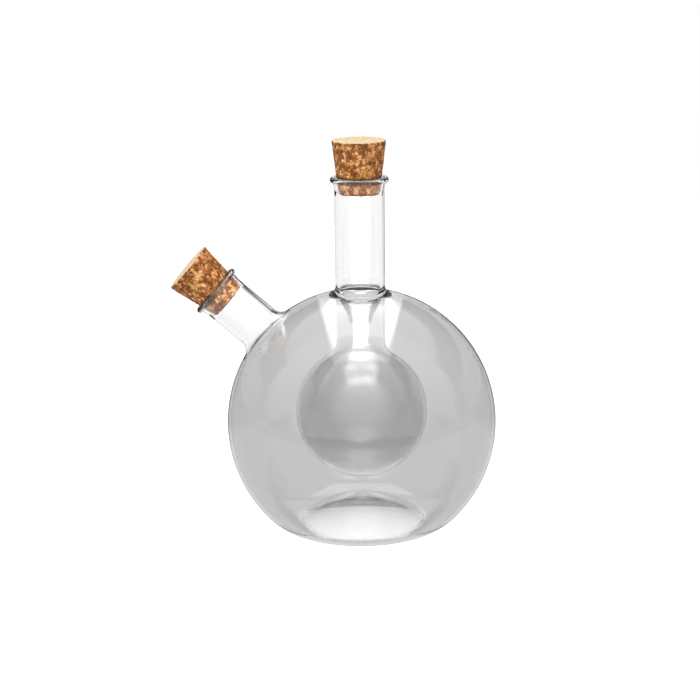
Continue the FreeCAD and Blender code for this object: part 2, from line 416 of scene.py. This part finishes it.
def cork_material():
    """Pressed granules, each with its own brown and dark gaps between them; painted light on the large end
    face, painted shade under the lip.
    """
    material, g = new_material("pressed_cork")
    coordinates = g.add("ShaderNodeTexCoord")
    place = coordinates.outputs["Object"]
    tone, crack, lip_shade = (
        g.add("ShaderNodeAttribute", {"attribute_name": name}).outputs["Fac"]
        for name in ("granule_tone", "granule_crack", "lip_shade")
    )
    grain = g.add("ShaderNodeTexNoise", Vector=place, Scale=1500.0, Detail=3.0, Roughness=0.6)
    patch = g.add("ShaderNodeTexNoise", Vector=place, Scale=260.0, Detail=2.0)
    crumb = g.add("ShaderNodeTexVoronoi", Vector=place, Scale=1400.0)
    crumb_tone = g.add("ShaderNodeSeparateColor", Color=crumb.outputs["Color"]).outputs[0]
    mixed = g.total(
        g.times(tone, 0.38),
        g.times(crumb_tone, 0.34),
        g.remap(grain.outputs["Fac"], 0.3, 0.7, 0.0, 0.28, smooth=False),
        g.remap(patch.outputs["Fac"], 0.3, 0.7, -0.12, 0.12, smooth=False),
    )
    # Painted light on the large end face, picked by its normal along the cork's axis
    end_face_light = g.remap(g.axes(coordinates.outputs["Normal"])[2], 0.6, 0.85)
    colour = ramp(g, mixed, CORK_TONES)
    colour = g.blend(g.times(crack, 0.85), colour, CRACK_COLOUR)
    colour = g.blend(g.times(end_face_light, 0.72), colour, END_FACE_LIGHT_COLOUR)
    # Painted shade in a band under the lip
    colour = g.blend(g.times(lip_shade, 0.9), colour, LIP_SHADE_COLOUR)
    bump = g.add("ShaderNodeBump", Height=grain.outputs["Fac"], Strength=0.5, Distance=0.15 * MM)
    cork = g.add("ShaderNodeBsdfPrincipled", Base_Color=colour, Roughness=0.85, Normal=bump.outputs[0])
    cork.inputs["Specular IOR Level"].default_value = 0.25
    g.finish("ShaderNodeOutputMaterial", cork.outputs[0])
    return material


def cork_profile(small_radius):
    """Points and outward normals, from the middle of the small face up the side to that of the large."""
    lean = math.atan2(CORK_TOP_RADIUS - small_radius, CORK_LENGTH)
    low_turn = math.pi / 2 - lean
    low = (small_radius - CORK_EDGE_RADIUS * math.tan(low_turn / 2), CORK_EDGE_RADIUS)
    high_turn = math.pi / 2 + lean
    high = (CORK_TOP_RADIUS - CORK_EDGE_RADIUS * math.tan(high_turn / 2), CORK_LENGTH - CORK_EDGE_RADIUS)
    points = []

    def face(centre, height, normal, inward):
        count = round(centre[0] / CORK_STEP)
        rings = [(centre[0] * step / count, height, 0.0, normal) for step in range(count)]
        points.extend(reversed(rings) if inward else rings)

    def edge(centre, start, end):
        for step in range(EDGE_STEPS + 1):
            angle = start + (end - start) * step / EDGE_STEPS
            out, up = math.cos(angle), math.sin(angle)
            points.append((centre[0] + CORK_EDGE_RADIUS * out, centre[1] + CORK_EDGE_RADIUS * up, out, up))

    face(low, 0.0, -1.0, inward=False)
    edge(low, -math.pi / 2, -lean)
    out, down = math.cos(lean), math.sin(lean)
    start = points[-1][:2]
    end = (high[0] + CORK_EDGE_RADIUS * out, high[1] - CORK_EDGE_RADIUS * down)
    count = round(math.dist(start, end) / CORK_STEP)
    for step in range(1, count):
        share = step / count
        radius, height = (a + (b - a) * share for a, b in zip(start, end))
        points.append((radius, height, out, -down))
    edge(high, -lean, math.pi / 2)
    face(high, CORK_LENGTH, 1.0, inward=True)
    return points


def granule(place, seed):
    """Tone of the granule at a place, in -1 to 1, and how near its gap is, in 0 to 1."""
    spot = place / GRANULE + seed
    spot += 0.35 * noise.noise_vector(spot * 1.7)
    spot.z *= 0.8
    distances, centres = noise.voronoi(spot)
    tone = noise.cell(centres[0] * 3.7 + seed)
    gap = (distances[1] - distances[0]) / CRACK_WIDTH
    open_here = min(1.0, max(0.0, 0.55 + 1.3 * noise.noise(spot * 0.9 + seed)))
    return tone, max(0.0, 1.0 - gap) * open_here


def cork_piece(name, node, sizes, seed, material):
    """A cork on the CAD cone, with pits and cracks between its granules, and a band of painted shade where
    the lip's crevice meets it.
    """
    profile = cork_profile(sizes["small_radius"])
    around = round(2 * math.pi * CORK_TOP_RADIUS / CORK_STEP)
    vertices, tones, cracks, lip_shades = [], [], [], []
    for radius, height, out, up in profile:
        for step in range(around if radius > 0 else 1):
            angle = 2 * math.pi * step / around
            place = Vector((radius * math.cos(angle), radius * math.sin(angle), height))
            normal = Vector((out * math.cos(angle), out * math.sin(angle), up))
            tone, crack = granule(place, seed)
            rough = 0.5 + 0.5 * noise.noise(place / ROUGH_SIZE + seed)
            depth = CRACK_DEPTH * crack + GRANULE_DEPTH * (0.6 * tone + 0.4 * rough)
            vertices.append(place - normal * depth)
            tones.append(tone)
            cracks.append(crack)
            # Painted shade: a band on the cork at the crevice under the lip
            from_lip_shade = abs(height - sizes["depth"] + LIP_SHADE_ABOVE_FACE) / LIP_SHADE_HALF_WIDTH
            lip_shades.append(max(0.0, 1.0 - from_lip_shade) ** 0.3)
    faces = []
    last = len(vertices) - around - 1
    for step in range(around):
        after = (step + 1) % around
        faces.append((0, 1 + after, 1 + step))
        faces.append((last + step, last + after, len(vertices) - 1))
    for ring in range(len(profile) - 3):
        first = 1 + ring * around
        for step in range(around):
            after = (step + 1) % around
            faces.append((first + step, first + after, first + around + after, first + around + step))
    mesh = bpy.data.meshes.new(name)
    mesh.from_pydata(vertices, [], faces)
    for attribute, values in (("granule_tone", tones), ("granule_crack", cracks), ("lip_shade", lip_shades)):
        layer = mesh.attributes.new(attribute, "FLOAT", "POINT")
        layer.data.foreach_set("value", values)
    mesh.polygons.foreach_set("use_smooth", [True] * len(mesh.polygons))
    mesh.materials.append(material)
    piece = bpy.data.objects.new(name, mesh)
    bpy.context.scene.collection.objects.link(piece)
    tilt = Matrix.Rotation(math.radians(sizes["tilt"]), 4, "Y")
    along = Matrix.Translation((0.0, 0.0, sizes["bottom"]))
    piece.matrix_world = Matrix.Translation((0.0, 0.0, sizes["axis_height"])) @ tilt @ along
    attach(piece, "root")
    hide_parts(node)
    piece.visible_glossy = False


def give(node, material):
    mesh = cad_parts[node].data
    mesh.materials.clear()
    mesh.materials.append(material)


add_camera()
studio_world()
floor()
area_lamp("key", (-0.25, -0.7, 1.25), (0, 0, 0.08), (0.7, 0.7), 22)
area_lamp("fill", (0.9, -0.6, 0.7), (0, 0, 0.08), (0.8, 0.8), 2)
give("bottle_glass", glass_material())
cork = cork_material()
give("neck_cork", cork)
give("spout_cork", cork)
noise.seed_set(NOISE_SEED)  # noise_vector is seeded by the clock otherwise
cork_piece("neck_cork_granules", "neck_cork", NECK_CORK, Vector((3.1, 7.7, 1.9)), cork)
cork_piece("spout_cork_granules", "spout_cork", SPOUT_CORK, Vector((11.3, 2.4, 8.6)), cork)

scene = bpy.context.scene
scene.view_settings.view_transform = "Standard"
scene.cycles.max_bounces = 40
scene.cycles.transmission_bounces = 40
scene.cycles.glossy_bounces = 12
scene.cycles.transparent_max_bounces = 40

----

Would you give the material above again, complete and exact?

Correct response ::
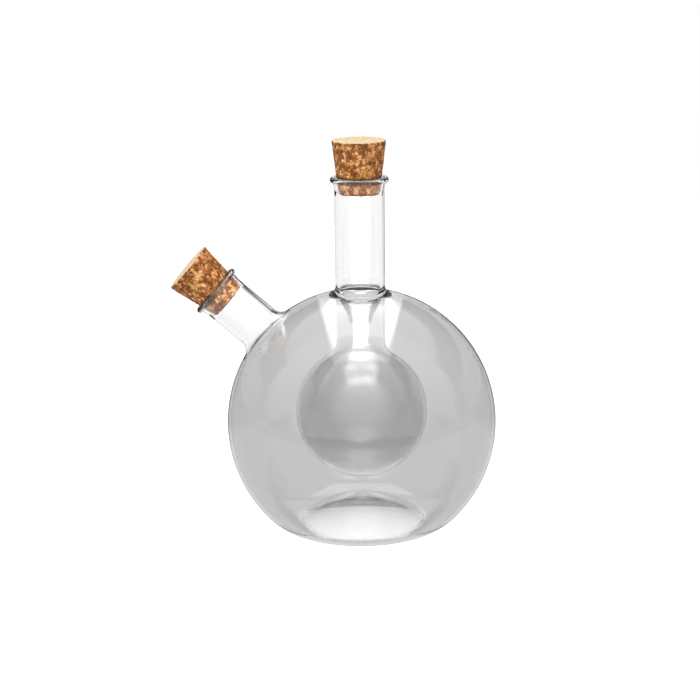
Continue the FreeCAD and Blender code for this object: part 2, from line 416 of scene.py. This part finishes it.
def cork_material():
    """Pressed granules, each with its own brown and dark gaps between them; painted light on the large end
    face, painted shade under the lip.
    """
    material, g = new_material("pressed_cork")
    coordinates = g.add("ShaderNodeTexCoord")
    place = coordinates.outputs["Object"]
    tone, crack, lip_shade = (
        g.add("ShaderNodeAttribute", {"attribute_name": name}).outputs["Fac"]
        for name in ("granule_tone", "granule_crack", "lip_shade")
    )
    grain = g.add("ShaderNodeTexNoise", Vector=place, Scale=1500.0, Detail=3.0, Roughness=0.6)
    patch = g.add("ShaderNodeTexNoise", Vector=place, Scale=260.0, Detail=2.0)
    crumb = g.add("ShaderNodeTexVoronoi", Vector=place, Scale=1400.0)
    crumb_tone = g.add("ShaderNodeSeparateColor", Color=crumb.outputs["Color"]).outputs[0]
    mixed = g.total(
        g.times(tone, 0.38),
        g.times(crumb_tone, 0.34),
        g.remap(grain.outputs["Fac"], 0.3, 0.7, 0.0, 0.28, smooth=False),
        g.remap(patch.outputs["Fac"], 0.3, 0.7, -0.12, 0.12, smooth=False),
    )
    # Painted light on the large end face, picked by its normal along the cork's axis
    end_face_light = g.remap(g.axes(coordinates.outputs["Normal"])[2], 0.6, 0.85)
    colour = ramp(g, mixed, CORK_TONES)
    colour = g.blend(g.times(crack, 0.85), colour, CRACK_COLOUR)
    colour = g.blend(g.times(end_face_light, 0.72), colour, END_FACE_LIGHT_COLOUR)
    # Painted shade in a band under the lip
    colour = g.blend(g.times(lip_shade, 0.9), colour, LIP_SHADE_COLOUR)
    bump = g.add("ShaderNodeBump", Height=grain.outputs["Fac"], Strength=0.5, Distance=0.15 * MM)
    cork = g.add("ShaderNodeBsdfPrincipled", Base_Color=colour, Roughness=0.85, Normal=bump.outputs[0])
    cork.inputs["Specular IOR Level"].default_value = 0.25
    g.finish("ShaderNodeOutputMaterial", cork.outputs[0])
    return material


def cork_profile(small_radius):
    """Points and outward normals, from the middle of the small face up the side to that of the large."""
    lean = math.atan2(CORK_TOP_RADIUS - small_radius, CORK_LENGTH)
    low_turn = math.pi / 2 - lean
    low = (small_radius - CORK_EDGE_RADIUS * math.tan(low_turn / 2), CORK_EDGE_RADIUS)
    high_turn = math.pi / 2 + lean
    high = (CORK_TOP_RADIUS - CORK_EDGE_RADIUS * math.tan(high_turn / 2), CORK_LENGTH - CORK_EDGE_RADIUS)
    points = []

    def face(centre, height, normal, inward):
        count = round(centre[0] / CORK_STEP)
        rings = [(centre[0] * step / count, height, 0.0, normal) for step in range(count)]
        points.extend(reversed(rings) if inward else rings)

    def edge(centre, start, end):
        for step in range(EDGE_STEPS + 1):
            angle = start + (end - start) * step / EDGE_STEPS
            out, up = math.cos(angle), math.sin(angle)
            points.append((centre[0] + CORK_EDGE_RADIUS * out, centre[1] + CORK_EDGE_RADIUS * up, out, up))

    face(low, 0.0, -1.0, inward=False)
    edge(low, -math.pi / 2, -lean)
    out, down = math.cos(lean), math.sin(lean)
    start = points[-1][:2]
    end = (high[0] + CORK_EDGE_RADIUS * out, high[1] - CORK_EDGE_RADIUS * down)
    count = round(math.dist(start, end) / CORK_STEP)
    for step in range(1, count):
        share = step / count
        radius, height = (a + (b - a) * share for a, b in zip(start, end))
        points.append((radius, height, out, -down))
    edge(high, -lean, math.pi / 2)
    face(high, CORK_LENGTH, 1.0, inward=True)
    return points


def granule(place, seed):
    """Tone of the granule at a place, in -1 to 1, and how near its gap is, in 0 to 1."""
    spot = place / GRANULE + seed
    spot += 0.35 * noise.noise_vector(spot * 1.7)
    spot.z *= 0.8
    distances, centres = noise.voronoi(spot)
    tone = noise.cell(centres[0] * 3.7 + seed)
    gap = (distances[1] - distances[0]) / CRACK_WIDTH
    open_here = min(1.0, max(0.0, 0.55 + 1.3 * noise.noise(spot * 0.9 + seed)))
    return tone, max(0.0, 1.0 - gap) * open_here


def cork_piece(name, node, sizes, seed, material):
    """A cork on the CAD cone, with pits and cracks between its granules, and a band of painted shade where
    the lip's crevice meets it.
    """
    profile = cork_profile(sizes["small_radius"])
    around = round(2 * math.pi * CORK_TOP_RADIUS / CORK_STEP)
    vertices, tones, cracks, lip_shades = [], [], [], []
    for radius, height, out, up in profile:
        for step in range(around if radius > 0 else 1):
            angle = 2 * math.pi * step / around
            place = Vector((radius * math.cos(angle), radius * math.sin(angle), height))
            normal = Vector((out * math.cos(angle), out * math.sin(angle), up))
            tone, crack = granule(place, seed)
            rough = 0.5 + 0.5 * noise.noise(place / ROUGH_SIZE + seed)
            depth = CRACK_DEPTH * crack + GRANULE_DEPTH * (0.6 * tone + 0.4 * rough)
            vertices.append(place - normal * depth)
            tones.append(tone)
            cracks.append(crack)
            # Painted shade: a band on the cork at the crevice under the lip
            from_lip_shade = abs(height - sizes["depth"] + LIP_SHADE_ABOVE_FACE) / LIP_SHADE_HALF_WIDTH
            lip_shades.append(max(0.0, 1.0 - from_lip_shade) ** 0.3)
    faces = []
    last = len(vertices) - around - 1
    for step in range(around):
        after = (step + 1) % around
        faces.append((0, 1 + after, 1 + step))
        faces.append((last + step, last + after, len(vertices) - 1))
    for ring in range(len(profile) - 3):
        first = 1 + ring * around
        for step in range(around):
            after = (step + 1) % around
            faces.append((first + step, first + after, first + around + after, first + around + step))
    mesh = bpy.data.meshes.new(name)
    mesh.from_pydata(vertices, [], faces)
    for attribute, values in (("granule_tone", tones), ("granule_crack", cracks), ("lip_shade", lip_shades)):
        layer = mesh.attributes.new(attribute, "FLOAT", "POINT")
        layer.data.foreach_set("value", values)
    mesh.polygons.foreach_set("use_smooth", [True] * len(mesh.polygons))
    mesh.materials.append(material)
    piece = bpy.data.objects.new(name, mesh)
    bpy.context.scene.collection.objects.link(piece)
    tilt = Matrix.Rotation(math.radians(sizes["tilt"]), 4, "Y")
    along = Matrix.Translation((0.0, 0.0, sizes["bottom"]))
    piece.matrix_world = Matrix.Translation((0.0, 0.0, sizes["axis_height"])) @ tilt @ along
    attach(piece, "root")
    hide_parts(node)
    piece.visible_glossy = False


def give(node, material):
    mesh = cad_parts[node].data
    mesh.materials.clear()
    mesh.materials.append(material)


add_camera()
studio_world()
floor()
area_lamp("key", (-0.25, -0.7, 1.25), (0, 0, 0.08), (0.7, 0.7), 22)
area_lamp("fill", (0.9, -0.6, 0.7), (0, 0, 0.08), (0.8, 0.8), 2)
give("bottle_glass", glass_material())
cork = cork_material()
give("neck_cork", cork)
give("spout_cork", cork)
noise.seed_set(NOISE_SEED)  # noise_vector is seeded by the clock otherwise
cork_piece("neck_cork_granules", "neck_cork", NECK_CORK, Vector((3.1, 7.7, 1.9)), cork)
cork_piece("spout_cork_granules", "spout_cork", SPOUT_CORK, Vector((11.3, 2.4, 8.6)), cork)

scene = bpy.context.scene
scene.view_settings.view_transform = "Standard"
scene.cycles.max_bounces = 40
scene.cycles.transmission_bounces = 40
scene.cycles.glossy_bounces = 12
scene.cycles.transparent_max_bounces = 40